-- Start MATERIAL PROVIDED --
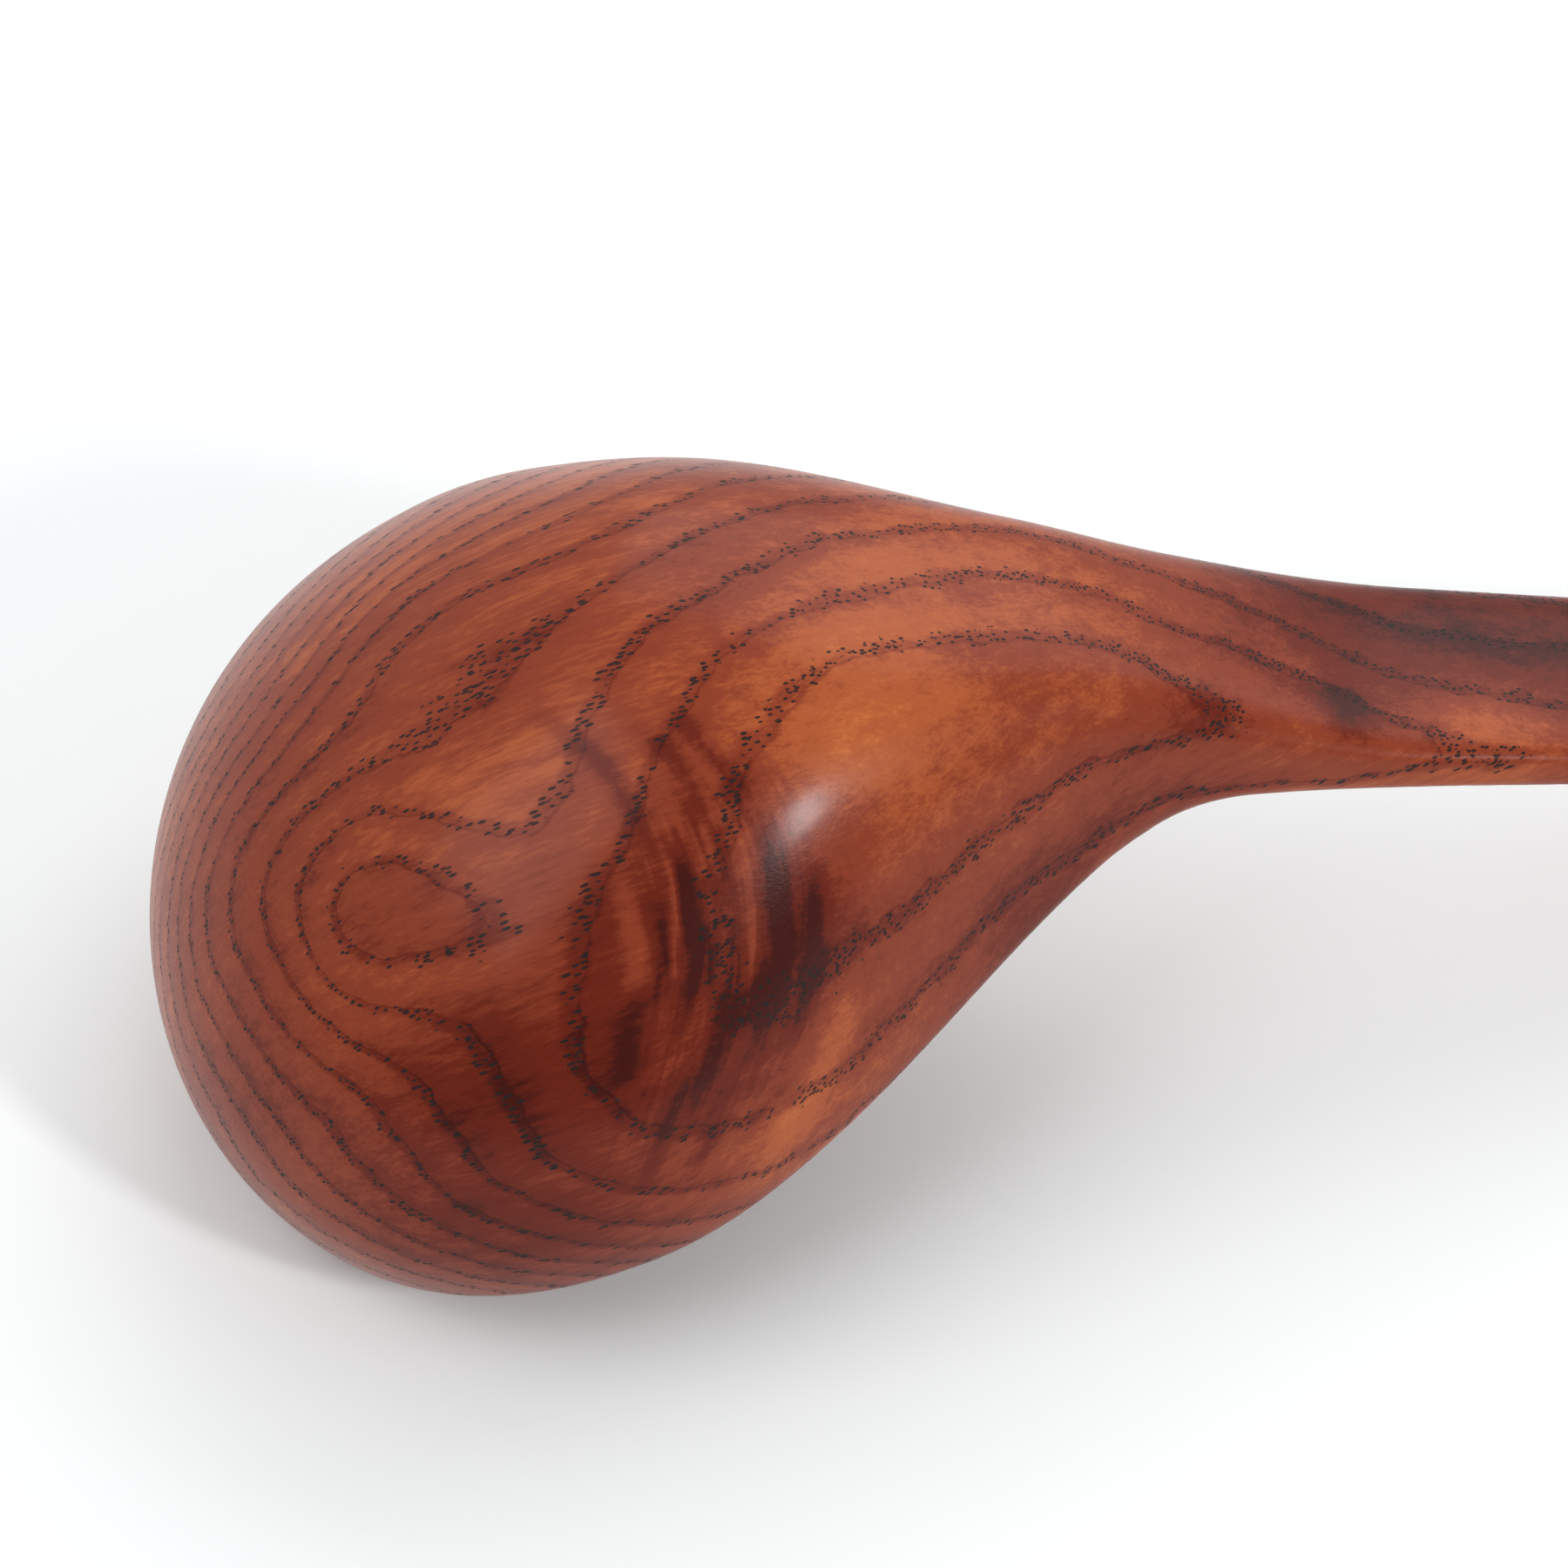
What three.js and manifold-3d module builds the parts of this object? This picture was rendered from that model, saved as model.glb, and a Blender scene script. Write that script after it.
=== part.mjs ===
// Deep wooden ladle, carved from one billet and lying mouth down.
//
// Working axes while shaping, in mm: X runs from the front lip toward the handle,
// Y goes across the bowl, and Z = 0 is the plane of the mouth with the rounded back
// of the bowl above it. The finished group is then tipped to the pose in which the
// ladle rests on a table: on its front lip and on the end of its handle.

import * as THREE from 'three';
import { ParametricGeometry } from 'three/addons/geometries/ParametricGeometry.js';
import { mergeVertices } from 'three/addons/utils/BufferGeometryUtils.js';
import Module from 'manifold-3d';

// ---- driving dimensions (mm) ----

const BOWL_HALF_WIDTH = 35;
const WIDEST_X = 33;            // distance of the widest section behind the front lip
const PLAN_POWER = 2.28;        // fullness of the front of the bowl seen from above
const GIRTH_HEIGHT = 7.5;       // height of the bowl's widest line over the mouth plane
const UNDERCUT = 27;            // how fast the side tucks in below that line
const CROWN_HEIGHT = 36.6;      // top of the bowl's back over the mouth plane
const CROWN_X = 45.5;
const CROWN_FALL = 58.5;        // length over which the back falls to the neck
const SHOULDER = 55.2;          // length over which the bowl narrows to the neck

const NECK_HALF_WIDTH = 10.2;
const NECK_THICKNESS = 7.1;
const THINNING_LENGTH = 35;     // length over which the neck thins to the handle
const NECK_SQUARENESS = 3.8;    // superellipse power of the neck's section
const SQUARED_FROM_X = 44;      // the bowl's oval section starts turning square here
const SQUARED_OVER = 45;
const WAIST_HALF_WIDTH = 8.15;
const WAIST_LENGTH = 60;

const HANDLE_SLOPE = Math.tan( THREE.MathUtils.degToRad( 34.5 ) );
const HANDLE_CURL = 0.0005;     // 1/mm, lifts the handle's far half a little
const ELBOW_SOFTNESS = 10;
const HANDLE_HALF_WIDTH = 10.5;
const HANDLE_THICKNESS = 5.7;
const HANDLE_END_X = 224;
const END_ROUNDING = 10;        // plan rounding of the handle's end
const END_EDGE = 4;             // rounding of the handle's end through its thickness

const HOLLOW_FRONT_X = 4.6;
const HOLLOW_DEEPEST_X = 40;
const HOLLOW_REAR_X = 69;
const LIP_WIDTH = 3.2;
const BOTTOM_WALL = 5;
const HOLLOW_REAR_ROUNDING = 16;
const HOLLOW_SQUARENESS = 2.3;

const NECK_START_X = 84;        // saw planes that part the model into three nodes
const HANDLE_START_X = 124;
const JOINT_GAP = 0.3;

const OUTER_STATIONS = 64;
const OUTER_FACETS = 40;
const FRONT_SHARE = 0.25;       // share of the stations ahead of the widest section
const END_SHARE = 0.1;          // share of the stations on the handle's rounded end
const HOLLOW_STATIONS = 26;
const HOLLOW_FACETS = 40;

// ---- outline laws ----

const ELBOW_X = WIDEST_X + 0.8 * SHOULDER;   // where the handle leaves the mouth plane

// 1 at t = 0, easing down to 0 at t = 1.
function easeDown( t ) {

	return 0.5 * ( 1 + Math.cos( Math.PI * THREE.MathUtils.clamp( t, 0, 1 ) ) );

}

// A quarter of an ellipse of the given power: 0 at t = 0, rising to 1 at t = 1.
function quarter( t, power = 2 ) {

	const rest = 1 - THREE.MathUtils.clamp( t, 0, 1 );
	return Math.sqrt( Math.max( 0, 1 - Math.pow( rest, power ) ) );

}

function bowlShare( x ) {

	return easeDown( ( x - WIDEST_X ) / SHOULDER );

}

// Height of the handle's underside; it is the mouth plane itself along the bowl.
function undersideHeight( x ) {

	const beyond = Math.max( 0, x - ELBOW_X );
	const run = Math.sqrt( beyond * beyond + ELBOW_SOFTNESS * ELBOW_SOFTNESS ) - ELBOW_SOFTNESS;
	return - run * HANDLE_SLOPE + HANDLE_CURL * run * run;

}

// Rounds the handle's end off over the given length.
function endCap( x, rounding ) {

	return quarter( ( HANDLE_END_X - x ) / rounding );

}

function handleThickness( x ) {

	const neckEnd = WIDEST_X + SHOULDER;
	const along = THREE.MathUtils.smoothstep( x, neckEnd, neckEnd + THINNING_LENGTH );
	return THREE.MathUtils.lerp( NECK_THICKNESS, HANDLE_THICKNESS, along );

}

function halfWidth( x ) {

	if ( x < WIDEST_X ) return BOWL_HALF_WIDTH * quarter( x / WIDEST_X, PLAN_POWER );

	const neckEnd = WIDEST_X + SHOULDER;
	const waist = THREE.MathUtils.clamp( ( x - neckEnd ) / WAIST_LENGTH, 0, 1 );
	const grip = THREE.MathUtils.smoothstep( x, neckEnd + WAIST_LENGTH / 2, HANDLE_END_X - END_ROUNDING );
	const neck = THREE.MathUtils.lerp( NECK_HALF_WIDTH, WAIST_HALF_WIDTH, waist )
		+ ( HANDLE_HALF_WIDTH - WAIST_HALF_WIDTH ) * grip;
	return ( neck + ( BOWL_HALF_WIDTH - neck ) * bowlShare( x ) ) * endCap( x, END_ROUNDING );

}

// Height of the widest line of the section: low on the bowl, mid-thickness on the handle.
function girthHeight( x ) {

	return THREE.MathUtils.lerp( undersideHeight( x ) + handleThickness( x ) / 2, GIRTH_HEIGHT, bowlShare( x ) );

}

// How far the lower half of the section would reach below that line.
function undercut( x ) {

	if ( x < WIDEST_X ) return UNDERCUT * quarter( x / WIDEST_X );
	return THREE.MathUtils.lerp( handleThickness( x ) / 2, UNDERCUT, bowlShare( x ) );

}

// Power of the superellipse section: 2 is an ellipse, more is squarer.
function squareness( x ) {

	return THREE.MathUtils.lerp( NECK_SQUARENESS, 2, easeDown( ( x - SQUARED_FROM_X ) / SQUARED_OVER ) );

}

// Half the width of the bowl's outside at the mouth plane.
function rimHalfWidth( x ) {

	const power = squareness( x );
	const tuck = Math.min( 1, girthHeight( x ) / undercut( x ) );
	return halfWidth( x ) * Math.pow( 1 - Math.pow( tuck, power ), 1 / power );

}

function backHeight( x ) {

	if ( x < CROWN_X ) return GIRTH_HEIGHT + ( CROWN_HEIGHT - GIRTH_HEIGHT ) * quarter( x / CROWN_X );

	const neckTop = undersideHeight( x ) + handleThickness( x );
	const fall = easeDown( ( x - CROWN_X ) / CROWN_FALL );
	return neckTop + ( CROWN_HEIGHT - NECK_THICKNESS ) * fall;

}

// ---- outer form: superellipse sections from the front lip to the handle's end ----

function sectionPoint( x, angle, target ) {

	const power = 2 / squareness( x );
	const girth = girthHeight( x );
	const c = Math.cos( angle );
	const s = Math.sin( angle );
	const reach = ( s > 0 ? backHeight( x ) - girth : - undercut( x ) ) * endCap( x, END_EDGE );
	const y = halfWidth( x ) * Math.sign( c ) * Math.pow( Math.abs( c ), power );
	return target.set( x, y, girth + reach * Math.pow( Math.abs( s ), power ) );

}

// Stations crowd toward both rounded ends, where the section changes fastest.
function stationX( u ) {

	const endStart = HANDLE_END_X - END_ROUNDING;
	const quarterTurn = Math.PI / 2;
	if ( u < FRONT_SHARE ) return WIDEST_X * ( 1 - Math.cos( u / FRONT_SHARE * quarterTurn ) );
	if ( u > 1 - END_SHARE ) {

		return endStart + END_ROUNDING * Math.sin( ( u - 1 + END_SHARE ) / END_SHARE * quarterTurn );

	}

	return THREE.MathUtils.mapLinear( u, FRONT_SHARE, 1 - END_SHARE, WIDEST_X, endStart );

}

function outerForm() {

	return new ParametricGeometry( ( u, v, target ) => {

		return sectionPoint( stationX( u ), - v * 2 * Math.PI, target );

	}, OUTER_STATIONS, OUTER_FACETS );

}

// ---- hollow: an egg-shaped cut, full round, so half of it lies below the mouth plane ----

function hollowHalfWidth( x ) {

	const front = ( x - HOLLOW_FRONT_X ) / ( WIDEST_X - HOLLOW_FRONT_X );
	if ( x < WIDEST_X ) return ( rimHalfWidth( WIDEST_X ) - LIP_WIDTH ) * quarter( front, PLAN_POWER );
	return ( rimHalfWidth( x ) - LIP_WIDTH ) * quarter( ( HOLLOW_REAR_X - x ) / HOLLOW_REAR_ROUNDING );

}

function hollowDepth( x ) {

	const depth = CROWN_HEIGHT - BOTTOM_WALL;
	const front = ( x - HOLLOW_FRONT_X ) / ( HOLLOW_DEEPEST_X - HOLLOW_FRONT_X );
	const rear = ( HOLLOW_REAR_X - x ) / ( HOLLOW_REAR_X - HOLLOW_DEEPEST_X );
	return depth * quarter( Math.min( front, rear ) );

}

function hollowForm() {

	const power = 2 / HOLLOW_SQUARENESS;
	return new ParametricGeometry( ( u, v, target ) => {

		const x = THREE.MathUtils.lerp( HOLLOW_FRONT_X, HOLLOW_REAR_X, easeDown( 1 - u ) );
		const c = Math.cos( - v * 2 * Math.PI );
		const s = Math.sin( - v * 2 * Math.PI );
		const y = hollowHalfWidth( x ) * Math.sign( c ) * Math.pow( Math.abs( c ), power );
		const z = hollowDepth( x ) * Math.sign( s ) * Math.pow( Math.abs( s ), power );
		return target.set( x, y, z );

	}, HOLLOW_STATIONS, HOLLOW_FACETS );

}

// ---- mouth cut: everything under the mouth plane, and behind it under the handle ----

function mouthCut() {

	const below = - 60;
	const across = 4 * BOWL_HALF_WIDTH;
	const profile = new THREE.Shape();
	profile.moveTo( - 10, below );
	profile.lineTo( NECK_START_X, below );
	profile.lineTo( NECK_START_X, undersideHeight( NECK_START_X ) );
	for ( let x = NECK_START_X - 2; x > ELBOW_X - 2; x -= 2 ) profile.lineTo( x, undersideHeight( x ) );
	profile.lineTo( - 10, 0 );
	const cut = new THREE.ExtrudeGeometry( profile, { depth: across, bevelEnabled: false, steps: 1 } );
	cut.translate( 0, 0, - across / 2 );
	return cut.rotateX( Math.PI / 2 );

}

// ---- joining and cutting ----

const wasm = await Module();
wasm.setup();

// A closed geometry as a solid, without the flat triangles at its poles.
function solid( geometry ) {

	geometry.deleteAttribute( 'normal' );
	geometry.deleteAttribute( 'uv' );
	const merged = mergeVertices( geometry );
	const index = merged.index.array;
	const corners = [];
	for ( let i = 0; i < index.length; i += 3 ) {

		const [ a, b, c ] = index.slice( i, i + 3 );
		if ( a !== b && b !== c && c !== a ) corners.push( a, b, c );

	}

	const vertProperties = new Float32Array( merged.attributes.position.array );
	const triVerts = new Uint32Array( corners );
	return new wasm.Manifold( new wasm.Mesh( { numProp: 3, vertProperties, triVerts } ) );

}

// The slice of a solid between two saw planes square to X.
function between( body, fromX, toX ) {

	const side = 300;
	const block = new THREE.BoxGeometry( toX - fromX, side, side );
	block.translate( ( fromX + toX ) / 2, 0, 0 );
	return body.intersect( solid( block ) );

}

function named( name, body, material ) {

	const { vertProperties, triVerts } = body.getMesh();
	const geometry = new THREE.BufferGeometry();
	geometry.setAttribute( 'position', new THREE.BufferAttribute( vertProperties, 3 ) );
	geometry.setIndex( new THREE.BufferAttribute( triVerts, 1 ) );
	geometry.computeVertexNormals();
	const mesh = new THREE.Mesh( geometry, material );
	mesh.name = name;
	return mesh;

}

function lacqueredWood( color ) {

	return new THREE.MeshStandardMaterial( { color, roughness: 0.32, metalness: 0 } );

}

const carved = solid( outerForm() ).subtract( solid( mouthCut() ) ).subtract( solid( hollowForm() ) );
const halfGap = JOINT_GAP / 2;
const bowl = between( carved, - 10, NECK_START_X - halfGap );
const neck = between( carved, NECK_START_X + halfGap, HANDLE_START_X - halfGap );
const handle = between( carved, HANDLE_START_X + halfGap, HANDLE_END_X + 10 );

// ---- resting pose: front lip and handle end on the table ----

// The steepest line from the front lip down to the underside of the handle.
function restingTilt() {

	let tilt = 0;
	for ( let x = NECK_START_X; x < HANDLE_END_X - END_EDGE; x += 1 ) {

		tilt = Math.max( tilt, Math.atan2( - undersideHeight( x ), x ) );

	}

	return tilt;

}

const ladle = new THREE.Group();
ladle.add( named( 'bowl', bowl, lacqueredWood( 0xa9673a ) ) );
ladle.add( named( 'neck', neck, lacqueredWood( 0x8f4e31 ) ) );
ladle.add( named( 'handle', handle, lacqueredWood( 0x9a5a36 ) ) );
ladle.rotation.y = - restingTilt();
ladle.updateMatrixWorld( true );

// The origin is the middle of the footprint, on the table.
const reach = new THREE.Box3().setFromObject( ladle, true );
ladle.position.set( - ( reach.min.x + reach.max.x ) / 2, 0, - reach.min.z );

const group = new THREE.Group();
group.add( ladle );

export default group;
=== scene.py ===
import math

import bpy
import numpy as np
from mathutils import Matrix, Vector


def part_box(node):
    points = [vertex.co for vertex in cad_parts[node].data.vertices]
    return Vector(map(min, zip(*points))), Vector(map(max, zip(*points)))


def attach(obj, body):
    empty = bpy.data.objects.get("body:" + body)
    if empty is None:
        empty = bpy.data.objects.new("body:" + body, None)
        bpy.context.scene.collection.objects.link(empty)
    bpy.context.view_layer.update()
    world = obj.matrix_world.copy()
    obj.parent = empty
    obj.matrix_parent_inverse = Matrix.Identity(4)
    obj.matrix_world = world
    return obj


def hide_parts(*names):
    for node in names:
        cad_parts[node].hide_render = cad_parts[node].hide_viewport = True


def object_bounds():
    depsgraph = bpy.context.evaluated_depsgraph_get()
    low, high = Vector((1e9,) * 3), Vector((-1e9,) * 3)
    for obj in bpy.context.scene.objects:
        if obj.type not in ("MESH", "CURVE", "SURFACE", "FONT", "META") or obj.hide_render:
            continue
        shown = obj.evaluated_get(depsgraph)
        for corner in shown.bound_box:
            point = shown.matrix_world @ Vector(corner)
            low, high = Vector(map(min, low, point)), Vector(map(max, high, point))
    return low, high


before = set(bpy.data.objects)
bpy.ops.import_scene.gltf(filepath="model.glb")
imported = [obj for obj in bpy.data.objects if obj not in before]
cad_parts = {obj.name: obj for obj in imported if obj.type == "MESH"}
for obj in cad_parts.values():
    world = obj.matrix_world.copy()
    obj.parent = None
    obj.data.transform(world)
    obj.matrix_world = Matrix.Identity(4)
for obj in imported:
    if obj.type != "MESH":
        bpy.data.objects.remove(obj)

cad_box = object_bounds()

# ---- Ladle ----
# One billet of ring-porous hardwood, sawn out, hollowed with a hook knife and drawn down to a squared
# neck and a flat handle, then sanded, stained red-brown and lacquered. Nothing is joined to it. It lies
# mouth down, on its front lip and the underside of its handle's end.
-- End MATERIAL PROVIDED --
SHORT PROBLEM:
Lines from the start of the material above through the line containing "---- driving dimensions" are to be duplicated exactly, and only those.

ANSWER TO THIS EXERCISE:
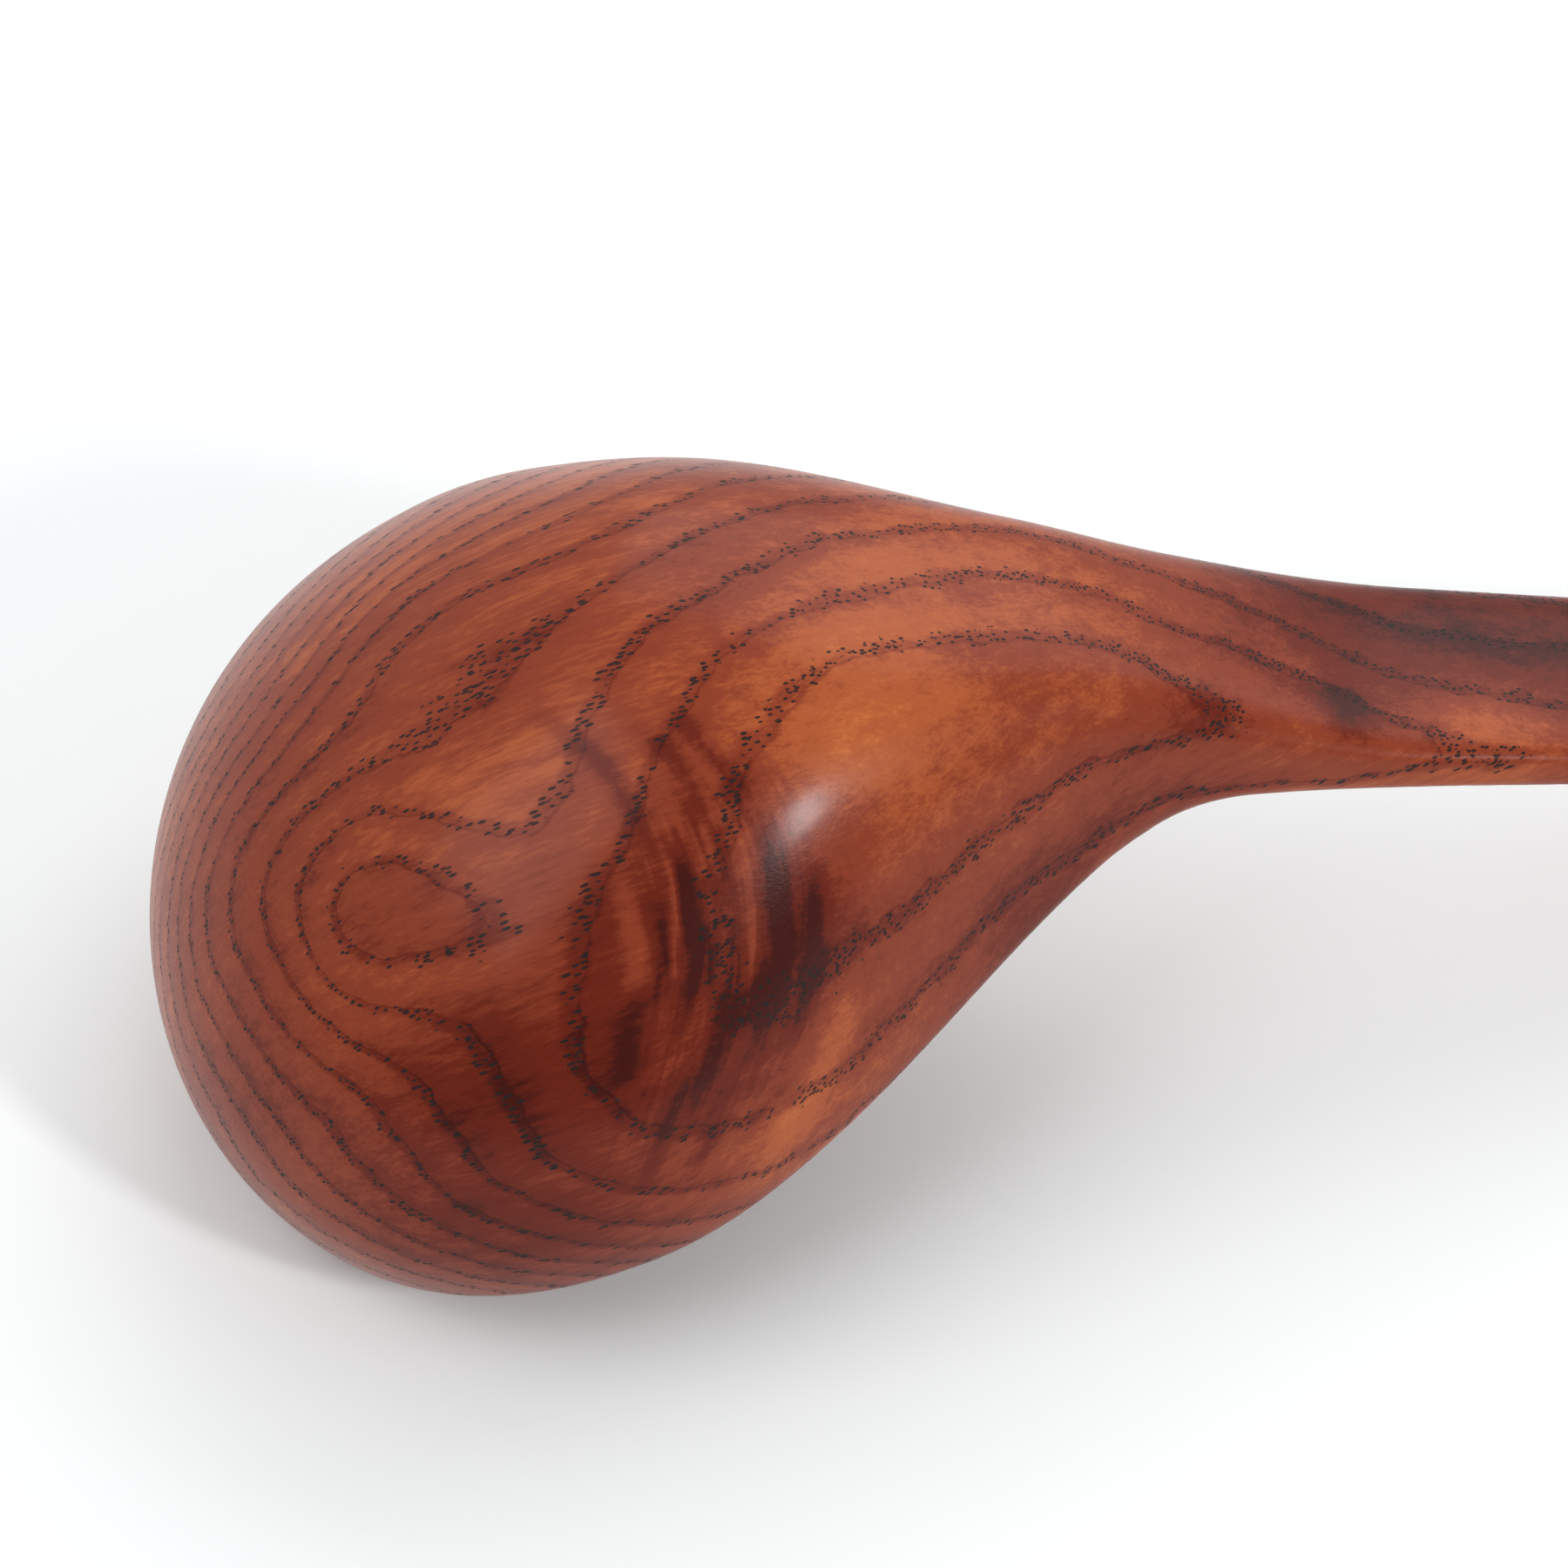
What three.js and manifold-3d module builds the parts of this object? This picture was rendered from that model, saved as model.glb, and a Blender scene script. Write that script after it.
=== part.mjs ===
// Deep wooden ladle, carved from one billet and lying mouth down.
//
// Working axes while shaping, in mm: X runs from the front lip toward the handle,
// Y goes across the bowl, and Z = 0 is the plane of the mouth with the rounded back
// of the bowl above it. The finished group is then tipped to the pose in which the
// ladle rests on a table: on its front lip and on the end of its handle.

import * as THREE from 'three';
import { ParametricGeometry } from 'three/addons/geometries/ParametricGeometry.js';
import { mergeVertices } from 'three/addons/utils/BufferGeometryUtils.js';
import Module from 'manifold-3d';

// ---- driving dimensions (mm) ----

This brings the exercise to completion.